Une étoile en train de traverser le flash du lithium ?
L'équipe a exploré plusieurs possibilités pour expliquer la teneur extraordinaire en lithium de J0524-0336. L'hypothèse selon laquelle le lithium proviendrait de l'engloutissement récent d'une planète exceptionnellement riche en lithium a été exclue, car elle est incompatible avec notre compréhension actuelle de la composition des planètes et de leurs étoiles hôtes. La possibilité d'une fusion récente dans un système binaire entre J0524-0336 et un compagnon en fin de vie comme une naine blanche, qui aurait pu conduire à la production de lithium lorsque les deux étoiles partageaient une enveloppe commune, reste ouverte.
L'explication la plus probable est cependant que le lithium a été produit par J0524-0336 elle-même à une phase très spécifique de son évolution. Les modèles d'évolution stellaire calculés par Corinne Charbonnel avec le code STAREVOL qu’elle co-développe à l’UNIGE ont montré que J0524-0336 est une étoile géante rouge évoluée dont la taille est estimée à environ 30 fois celle du Soleil. Plus précisément, elle pourrait se trouver dans une phase extrêmement rapide et non encore observée de l'évolution des étoiles de faible masse à l'approche de leur fin de vie. « En 2001, nous avons prédit que toutes les étoiles de faible masse devraient subir un très fort enrichissement en lithium à deux phases très spécifiques de leur évolution, après quoi ce lithium serait rapidement détruit dans l’étoile et disparaîtrait de sa photosphère. D’après notre modèle, ces phases d'enrichissement en lithium devaient être extrêmement brèves (quelques milliers d'années, comparées à l'âge de 12 milliards d'années de J0524-0336, c'est-à-dire 1 million de fois plus courtes que l'âge de J0524-0336), ce qui limitait les chances de l’observer. Pour cette raison, nous avons appelé cet événement le lithium-flash », explique Corinne Charbonnel. D’après les caractéristiques bien déterminées de J0524-0336, cette étoile devrait actuellement traverser l'une de ces deux phases. L'étude a également mis en évidence d'autres aspects de ce processus dans le spectre de J0524-0336, notamment les signes d'une perte de masse très élevée.

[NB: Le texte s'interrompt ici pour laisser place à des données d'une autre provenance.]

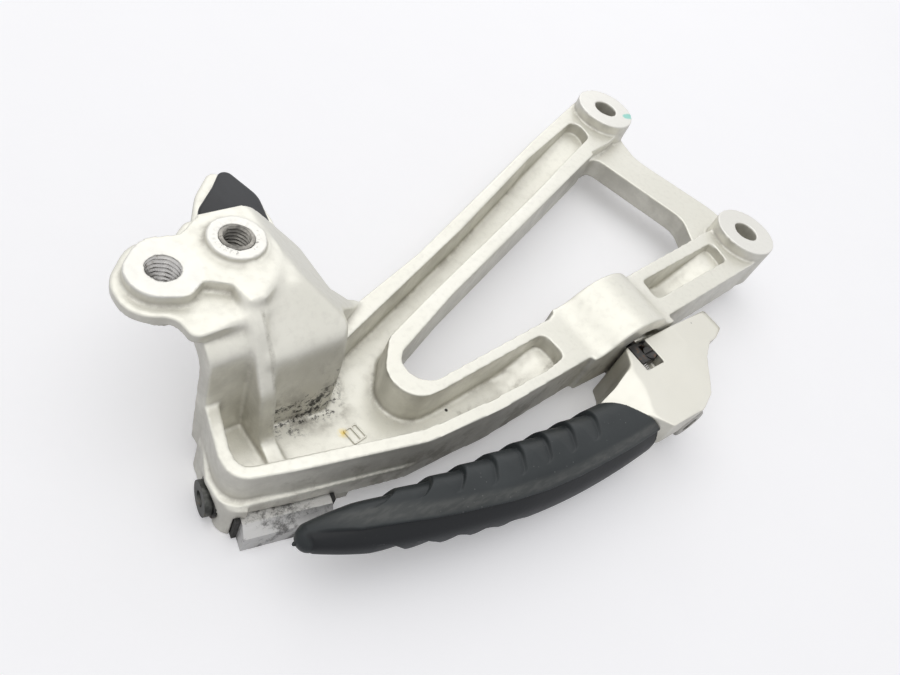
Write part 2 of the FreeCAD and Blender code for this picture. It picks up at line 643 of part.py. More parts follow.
def peg_body():
    """Knuckle with its tail, neck and the core bar that carries the rubber."""
    outline = [
        (-105.0, PEG_FACE_Y, 2), (TAIL_END_X, PEG_FACE_Y, 1), (TAIL_END_X, -30.6, 1), (-61.0, -33.0, 2),
        (-66.0, -33.4, 3), (-74.0, -38.0, 4), (-86.5, -49.8, 4), (-95.0, PEG_OUTER_Y, 6),
        (-112.0, PEG_OUTER_Y + 0.5, 0), (-118.0, -52.0, 0), (-134.0, -34.0, 0), (-118.0, -31.0, 6),
        (-108.0, -27.0, 4),
    ]
    knuckle = prism(outline, PEG_BOTTOM_Z, PEG_TOP_Z)
    knuckle = knuckle.cut(grip_end_cutter(-60.0).cut(grip_end_cutter(GRIP_CLEARANCE)))
    upper = PEG_BOTTOM_Z + PEG_BEVEL_Z
    inner = PEG_OUTER_Y + PEG_BEVEL_Y
    bevel = [(PEG_OUTER_Y - 2, upper, 0), (PEG_OUTER_Y, upper, 0), (inner, PEG_BOTTOM_Z, 0),
             (inner, PEG_BOTTOM_Z - 1, 0), (PEG_OUTER_Y - 2, PEG_BOTTOM_Z - 1, 0)]
    knuckle = knuckle.cut(slab_yz(bevel, -140.0, 0.0))
    tail_slot = Part.makeBox(TAIL_SLOT_DEPTH, 30, 2 * TAIL_SLOT_HALF,
                             V(TAIL_END_X - TAIL_SLOT_DEPTH, -45, PIVOT_Z - TAIL_SLOT_HALF))
    knuckle = knuckle.cut(tail_slot)
    core = grip_form(GRIP_WALL + GRIP_CLEARANCE, GRIP_STATIONS[:-1])
    keep = Part.makeBox(140, 60, 60, V(-225, -70, -50))
    body = knuckle.fuse(core.common(keep))

    bush_r = SLEEVE_R + FIT + BUSH_WALL
    body = body.cut(rod_y(PIVOT_X, PIVOT_Z, bush_r, -70, 0))
    body = body.cut(rod_y(PIVOT_X, PIVOT_Z, HEAD_POCKET_R, -70, HEAD_SEAT_Y))

    # slot for the stop bar, holes for its spring and keeper screw
    width = BAR_WIDTH + 2 * BAR_CLEARANCE
    slot_end = PEG_FACE_Y - BAR_LENGTH - BAR_TRAVEL - BAR_CLEARANCE
    slot = Part.makeBox(width, 60, BAR_THICK + BAR_CLEARANCE + 1,
                        V(BAR_X - width / 2, slot_end, PEG_TOP_Z - BAR_THICK - BAR_CLEARANCE))
    body = body.cut(slot)
    body = body.cut(rod_y(SPRING_X, bar_centre_z(), SPRING_POCKET_R, slot_end - SPRING_TAIL, slot_end + 1))
    body = body.cut(post(keeper_place(), KEEPER_R, PEG_TOP_Z - KEEPER_DEPTH - BAR_THICK, 0))
    for x, y, z in screw_sites():
        body = body.cut(post((x, y), GRIP_SCREW_R, z, z + GRIP_SCREW_HEAD + GRIP_SCREW_DEPTH + 1))
    return body.removeSplitter()


def keeper_place():
    return (BAR_X + 2.2, PEG_FACE_Y - BAR_LENGTH / 2 - 1.4)


def stop_bar():
    """Sprung bar whose nose runs in the barrel's arc groove and stops the fold at both ends."""
    z0 = PEG_TOP_Z - BAR_THICK
    corner = V(BAR_X - BAR_WIDTH / 2, PEG_FACE_Y - BAR_LENGTH, z0)
    bar = Part.makeBox(BAR_WIDTH, BAR_LENGTH, BAR_THICK, corner)
    nose = rod_y(NOSE_X, bar_centre_z(), NOSE_R, PEG_FACE_Y - 1, PEG_FACE_Y + NOSE_REACH)
    bar = bar.fuse(nose)
    x, y = keeper_place()
    half = BAR_TRAVEL + KEEPER_R + BAR_CLEARANCE
    slot_r = KEEPER_R + BAR_CLEARANCE
    slot = [(x - slot_r, y - BAR_CLEARANCE - KEEPER_R, 1.2), (x + slot_r, y - BAR_CLEARANCE - KEEPER_R, 1.2),
            (x + slot_r, y + half, 1.2), (x - slot_r, y + half, 1.2)]
    bar = bar.cut(prism(slot, z0 - 1, 0))
    head_r = KEEPER_HEAD_R + BAR_CLEARANCE
    relief = [(x - head_r, y - head_r, 2), (x + head_r, y - head_r, 2),
              (x + head_r, y + head_r + BAR_TRAVEL, 2), (x - head_r, y + head_r + BAR_TRAVEL, 2)]
    bar = bar.cut(prism(relief, PEG_TOP_Z - KEEPER_HEAD - BAR_CLEARANCE, 0))
    back = PEG_FACE_Y - BAR_LENGTH
    return bar.cut(rod_y(SPRING_X, bar_centre_z(), SPRING_POCKET_R, back - 1, back + SPRING_SEAT))


def keeper_screw():
    x, y = keeper_place()
    head = post((x, y), KEEPER_HEAD_R, PEG_TOP_Z - KEEPER_HEAD, PEG_TOP_Z)
    shank = post((x, y), KEEPER_R, PEG_TOP_Z - KEEPER_DEPTH - BAR_THICK, PEG_TOP_Z - KEEPER_HEAD / 2)
    slot = Part.makeBox(2 * KEEPER_HEAD_R, KEEPER_SLOT, KEEPER_SLOT,
                        V(x - KEEPER_HEAD_R, y - KEEPER_SLOT / 2, PEG_TOP_Z - KEEPER_SLOT))
    return head.fuse(shank).cut(slot)


def bar_spring():
    """Compression spring between the bar and the peg body."""
    back = PEG_FACE_Y - BAR_LENGTH
    y0 = back - BAR_TRAVEL - BAR_CLEARANCE - SPRING_TAIL + SPRING_WIRE_R + 0.1
    y1 = back + SPRING_SEAT - SPRING_WIRE_R - 0.1
    helix = Part.makeHelix((y1 - y0) / SPRING_TURNS, y1 - y0, SPRING_COIL_R)
    profile = Part.Wire([Part.Circle(V(SPRING_COIL_R, 0, 0), V(0, 1, 0), SPRING_WIRE_R).toShape()])
    spring = Part.Wire(helix.Edges).makePipeShell([profile], True, True)
    spring.rotate(V(0, 0, 0), V(1, 0, 0), -90)
    spring.translate(V(SPRING_X, y0, bar_centre_z()))
    return spring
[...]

Rana Ezzeddine et ses collègues ont établi un programme de surveillance continue pour suivre les changements de composition de l'étoile au fil du temps. L’équipe souhaite l’observer en différentes longueurs d'onde, telles que la lumière infrarouge et les ondes radio, pour voir si des matériaux sont éjectés de l'étoile. La découverte d’une accumulation de poussière dans un disque circumstellaire à l'étoile, ou d’un anneau de débris, soutiendrait l'hypothèse de l'interaction avec un compagnon. L’absence d’un tel disque apporterait un soutien définitif au modèle du flash du lithium.
« Il s'agit d'une découverte fantastique, qui ouvre une nouvelle fenêtre sur l'intérieur des étoiles, ainsi que sur la façon dont le lithium est produit dans les galaxies », conclut Corinne Charbonnel.